Mulher de Alex Madureira na época, Mônica Blumer conseguiu reunir (quase) toda a “gente de Baque Solto” no projeto musical do marido, o Filhos de Platão.
O CD independente Dias de Blumer traz dez faixas assinadas por Edu A. e parceiros como Julio Ludemir (‘Mulher imperfeita’), Ivan Santos (‘Imenso’, que também canta na faixa), Pedro Osmar (‘Toada do mar’) e até Madureira, com quem compôs o xote ‘Corno é isso mesmo’.
Além do mais, o disco conta com os vocais de Lenine (‘Toada do mar’) e Tadeu Mathias (‘Junto com você’) e projeto gráfico assinado pelo mesmo Romero Cavalcanti, além de fotos de Gustavo Moura. Edu conseguiu arregimentar, ainda, uma tonelada de outros colaboradores. "70% é do Nordeste", afirma.
Musicalmente, Dias de Blumer não tem nada a ver com Baque Solto, enveredando por uma praia mais pop-rock. “Não se trata de uma recriação do Baque Solto”, comentou Edu A. com a reportagem. “Ele é um disco de rock com uma pegada nordestina, muito diferente do disco de Lenine e Lula Queiroga”.
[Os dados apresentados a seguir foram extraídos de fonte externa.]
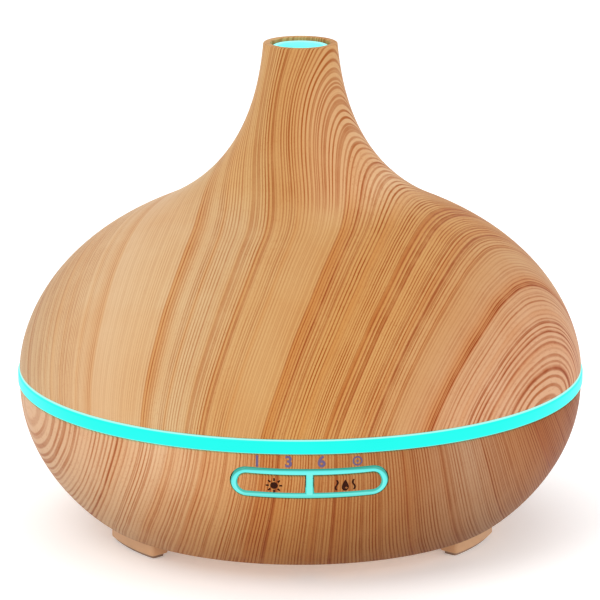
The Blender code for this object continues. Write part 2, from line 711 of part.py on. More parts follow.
def make_button_board(make):
    board_low, board_high = -12.6, -11.0
    outline = rounded_rectangle((-24.5, -4.5), (24.5, 5.0), [0.6] * 4, 2)
    holes = [circle(1.2, (-POST_X, 0.0), 8), circle(1.2, (POST_X, 0.0), 8)]
    board = make.plate("button_board", outline, board_low, board_high, "board", holes)
    tilt_to_panel(board)
    for i, x in enumerate(INDICATOR_X):
        led = make.box(f"indicator_{i}", (x - 0.9, 3.6, board_high - 0.5), (x + 0.9, 4.6, board_high + 0.8))
        tilt_to_panel(led)
        join(board, led)

    for side, name in ((-1, "light_switch"), (1, "mist_switch")):
        x = side * SWITCH_X
        body = make.box(name, (x - 3, -3, board_high + GAP), (x + 3, 3, -7.5), "black")
        pocket = make.rod(name + "_pocket", 2.05, (x, 0, -9.7), (x, 0, -5.0), steps=12)
        plunger = make.rod(name + "_plunger", 1.7, (x, 0, -8.6), (x, 0, -6.5), "black", steps=12)
        tilt_to_panel(body, pocket, plunger)
        cut(body, pocket)

    for i, side in enumerate((-1, 1), 1):
        seat = (side * POST_X, 0, board_low - GAP)
        tilt_to_panel(
            add_screw(make, f"button_board_screw_{i}", seat, 0.8, 1.7, 1.2, 4.6, down=False)
        )


def make_timer_light_guide(make):
    """Four short light pipes on a bar, from the indicator lights to the inside of the bowl."""
    low, high, half_width = 41.8, 43.3, 1.1
    guide = make.box("timer_light_guide", (-15.6, -77.0, 42.9), (14.8, -75.0, 43.9), "milky")
    for i, x in enumerate(INDICATOR_X):
        reach = math.sqrt(80.7**2 - (abs(x) + half_width) ** 2)
        join(guide, make.box(f"pipe_{i}", (x - half_width, -reach, low), (x + half_width, -73.9, high)))


# --- Main board and power ----------------------------------------------------------------------------
def make_main_board(make):
    outline = rounded_rectangle((-50.0, -34.0), (-20.4, 14.0), [6.0, 1.0, 1.0, 1.0], 3)
    holes = [circle(1.3, place, 8) for place in BOARD_SCREWS]
    board = make.plate("main_board", outline, BOARD_BOTTOM, BOARD_TOP, "board", holes)
    for name, (x, y) in CONNECTORS.items():
        connector = make.box(
            name + "_connector", (x - 2.4, y - 3.2, BOARD_TOP - 0.5), (x + 2.4, y + 3.2, 17.5)
        )
        join(board, connector)
    for i, (x, y) in enumerate((BOARD_SCREWS[1], BOARD_SCREWS[2]), 1):
        add_screw(make, f"main_board_screw_{i}", (x, y, ON_BOARD), 1.0, 2.1, 1.4, 4.2)


def make_components(make):
    for i, (x, y) in enumerate(((-32.0, -27.0), (-34.0, -17.5)), 1):
        make.rod(f"capacitor_{i}", 3.8, (x, y, ON_BOARD), (x, y, 21.4), "black")

    drum = [
        (0.0, 12.1), (4.8, 12.1), (4.8, 13.1), (3.6, 13.1),
        (3.6, 18.0), (4.8, 18.0), (4.8, 19.0), (0.0, 19.0),
    ]
    coil = make.turned("inductor", drum, "brass", steps=20)
    coil.location = (-34.0 * MM, -6.0 * MM, 0.0)

    make.box("driver_transistor", (-47.0, -6.5, ON_BOARD), (-40.5, -0.5, 14.4), "black")
    sink = make.box("heat_sink", (-48.0, -8.0, 14.7), (-39.5, 1.0, 20.5), "aluminium")
    for i in range(3):
        x = -46.4 + 2.4 * i
        cut(sink, make.box(f"sink_slot_{i}", (x, -9.0, 16.2), (x + 1.2, 2.0, 22.0)))

    chip = make.box("controller_chip", (-36.0, 0.8, ON_BOARD + 0.3), (-28.0, 4.8, 13.9), "black")
    for k in range(5):
        x = -35.2 + 1.6 * k
        join(chip, make.box(f"chip_legs_{k}", (x - 0.3, -0.6, ON_BOARD), (x + 0.3, 6.2, 12.9)))


CONNECTORS = {
    "power": (-29.8, 10.6),
    "fan": (-23.2, 3.5),
    "transducer": (-23.2, -8.0),
    "buttons": (-23.2, -22.0),
    "leds": (-43.0, -14.5),
}


def make_dc_jack(make):
    """The low-voltage socket: a housing with a round collar, and the pin inside it."""
    jack = make.box("dc_jack", (-4.6, 52.6, 9.7), (4.6, 62.2, 20.3), "black")
    collar = make.rod(
        "jack_collar", 4.0, (0, 61.0, SOCKET_HEIGHT), (0, SOCKET_FACE - 0.2, SOCKET_HEIGHT), steps=24
    )
    bore = make.rod("jack_bore", 3.2, (0, 54.0, SOCKET_HEIGHT), (0, 76.0, SOCKET_HEIGHT), steps=16)
    join(jack, collar)
    cut(jack, bore)
    make.rod("dc_jack_pin", 1.05, (0, 54.3, SOCKET_HEIGHT), (0, 62.6, SOCKET_HEIGHT), "brass", steps=10)


def make_leads(make):
    height = 15.0  # of the leads where they enter a connector
    power, fan, transducer, buttons, leds = CONNECTORS.values()
    make.lead(
        "power_lead",
        [(-4.9, 57.0, 13.0), (-10.0, 56.4, 12.6), (-18.0, 55.3, 12.2), (-26.5, 47.5, 12.2),
         (-28.5, 34.0, 12.4), (-30.0, 23.0, 14.0), (power[0], power[1] + 3.8, height)],
        1.3, "red",
    )
    make.lead(
        "fan_lead",
        [(-20.6, 20.0, 14.0), (-22.4, 18.5, 14.0), (-23.0, 13.0, 16.2), (fan[0], fan[1] + 3.8, height)],
        0.9, "red",
    )
    make.lead(
        "transducer_lead",
        [(-1.5, 0.0, 19.2), (-2.0, -0.5, 17.0), (-4.5, -2.5, 14.4), (-11.0, -6.0, 13.4),
         (transducer[0] + 2.9, transducer[1], height)],
        0.9, "red",
    )
    make.lead(
        "button_lead",
        [(-6.0, -68.3, 36.8), (-6.2, -67.8, 31.0), (-6.6, -67.6, 25.0), (-9.0, -62.0, 19.4),
         (-15.0, -50.0, 15.6), (-19.0, -38.0, 14.4), (buttons[0], buttons[1] - 3.8, height)],
        1.0, "black",
    )
    make.lead(
        "led_lead",
        [(-74.0, -18.0, 37.5), (-73.0, -18.0, 33.5), (-70.0, -17.5, 26.0), (-64.0, -17.0, 19.0),
         (-55.0, -15.5, 15.4), (leds[0] - 2.9, leds[1], height)],
        1.0, "black",
    )


def main():
    clear_scene()
    make = Maker()
    make_cover(make)
    make_inner_cover(make)
    make_light_ring(make)
    make_base_shell(make)
    make_bottom_cover(make)
    make_bottom_screws(make)
    make_water_tank(make)
    make_air_tower(make)
    make_air_outlet_cap(make)
    make_transducer(make)
    make_fan_frame(make)
    make_fan_rotor(make)
    make_fan_fixings(make)
    make_led_board(make)
    make_button_bezel(make)
    make_button(make, "light_button", -1)
    make_button(make, "mist_button", 1)
    make_button_board(make)
    make_timer_light_guide(make)
    make_main_board(make)
    make_components(make)
    make_dc_jack(make)
    make_leads(make)


main()
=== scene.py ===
"""Looks of the ultrasonic aroma diffuser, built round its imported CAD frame.

The wood-print shells, the glowing ring, the buttons, the feet and everything that shows when the cover
is off are made here as smooth meshes. The other CAD nodes stay, with rounded edges and their own
procedural materials. Outlines are in millimetres and the mesh helpers turn them into metres. +Z is up
and the buttons face -Y.
"""

import json
import math

import bmesh
import bpy
from mathutils import Matrix, Vector


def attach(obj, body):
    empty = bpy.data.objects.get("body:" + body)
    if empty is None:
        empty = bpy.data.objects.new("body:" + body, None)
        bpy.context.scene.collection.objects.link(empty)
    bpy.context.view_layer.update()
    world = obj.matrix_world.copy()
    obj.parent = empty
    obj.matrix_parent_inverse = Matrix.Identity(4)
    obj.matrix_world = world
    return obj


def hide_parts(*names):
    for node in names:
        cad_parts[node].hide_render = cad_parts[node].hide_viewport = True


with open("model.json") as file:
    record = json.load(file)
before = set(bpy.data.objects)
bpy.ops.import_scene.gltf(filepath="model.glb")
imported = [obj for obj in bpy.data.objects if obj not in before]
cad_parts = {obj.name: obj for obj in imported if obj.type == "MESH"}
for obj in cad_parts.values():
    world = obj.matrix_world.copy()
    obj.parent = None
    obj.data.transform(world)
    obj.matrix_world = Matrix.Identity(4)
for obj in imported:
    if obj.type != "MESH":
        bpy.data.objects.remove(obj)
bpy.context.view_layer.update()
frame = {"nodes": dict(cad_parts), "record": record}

MM = 0.001
GAP = 0.3
SEGMENTS = 240  # round each large turned piece
FILLET_STEPS = 4

# --- Driving dimensions, the same as the CAD model's -----------------------------------------------
BODY_RADIUS, RING_RADIUS = 83.5, 84.0
RING_BOTTOM, RING_TOP, RING_INNER = 44.4, 48.3, 80.7
HEIGHT = 145.6
WALL = 2.2
BASE_BOTTOM, BASE_BOTTOM_RADIUS = 5.0, 61.2
LEDGE_INNER, LEDGE_OUTER = 54.0, 64.0  # the bowl's inward ledge, which the bottom plate lies under
LEDGE_BOTTOM, LEDGE_TOP = 7.3, 9.3
NECK_RADIUS = 10.9
SHOULDER = (43.6, 96.1)
TANK_RADIUS, TANK_WALL, TANK_FLOOR, TANK_RIM = 66.0, 2.0, 22.5, 50.5
FLANGE_RADIUS, FLANGE_BOTTOM, FLANGE_TOP = 82.2, 46.5, 48.3
SPIGOT_RADIUS = 80.3
LINER_WALL, CHIMNEY_RADIUS = 1.5, 8.2
SKIRT_RADIUS, SKIRT_BOTTOM = 77.6, 49.0
FOOT_ANGLES = (60.0, 180.0, 300.0)
FOOT_INNER, FOOT_OUTER, FOOT_HALF_ANGLE = 53.2, 59.5, 12.0
FOOT_BOTTOM, PAD_INSET, PAD_TOP = 1.0, 1.0, 1.6
BASE_SCREW_ANGLES, BASE_SCREW_CIRCLE = (0.0, 120.0, 240.0), 57.5
PANEL_HEIGHT, PANEL_RADIUS, PANEL_TILT = 35.4, 82.55, math.radians(12.4)
BEZEL_WIDTH, BEZEL_HEIGHT, BEZEL_BORDER, DIVIDER = 44.0, 8.9, 1.5, 1.8
CAP_HEIGHT = 0.6  # how far a button stands out of the bowl
BUTTON_CORNER = 0.3
BUTTON_DEPTH, BEZEL_DEPTH = 3.4, 3.6  # how far the caps and their frame reach into the bowl
BEND_STEP = 0.8  # the longest edge of a loop that is bent onto the bowl
TIMER_MARKS, MARK_HEIGHT = (-14.7, -5.9, 3.3, 13.4), 42.1
PRINT, PRINT_LIFT = 0.04, 0.03  # the ink's thickness, and its height off the plastic
FAN_Y = 32.0
TOWER_LENGTH, TOWER_WIDTH, TOWER_TOP, TOWER_WALL = 34.0, 20.0, 52.0, 1.6
TOWER_FLANGE = 2.0
SOCKET_HEIGHT, SOCKET_FACE = 15.0, 64.0
BOSS_RADIUS, RECESS_RADIUS, SOCKET_RADIUS = 7.4, 6.2, 4.4
VENT_RADIUS, VENT_PITCH, VENT_WIDTH = 17.0, 4.4, 2.4  # the slots under the fan
SEAT_RADIUS, SCREW_HOLE_RADIUS = 3.3, 1.7
HOOD_LENGTH, HOOD_WIDTH, HOOD_BOTTOM, HOOD_TOP = 38.0, 24.0, 57.4, 59.0
TAB_REACH, TAB_HALF_WIDTH, TAB_BOTTOM, TAB_TOP = 80.2, 4.0, 51.4, 52.8  # hold the liner in the cover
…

Edu prossegue: “Não se trata de uma homenagem à Baque Solto, mas às pessoas que fizeram parte do disco. Essas pessoas têm uma significado especial de amizade, do amor que um tem pelo outro”.
As letras endossam a “ode ao amor e uma homenagem à amizade”, como citou Edu. “São canções que celebram o amor, a sedução, a conquista, o desfrutar de uma vida a dois cujo espírito se reflete em imagens recorrentes nas músicas: o sol, o vento, o mar, o ar livre, o céu e as estrelas, como em ‘Junto com você’ e na ‘Toada do Mar’, última faixa do disco, e uma espécie de síntese de suas intenções”, escreveu Braulio Tavares, no release de divulgação do CD.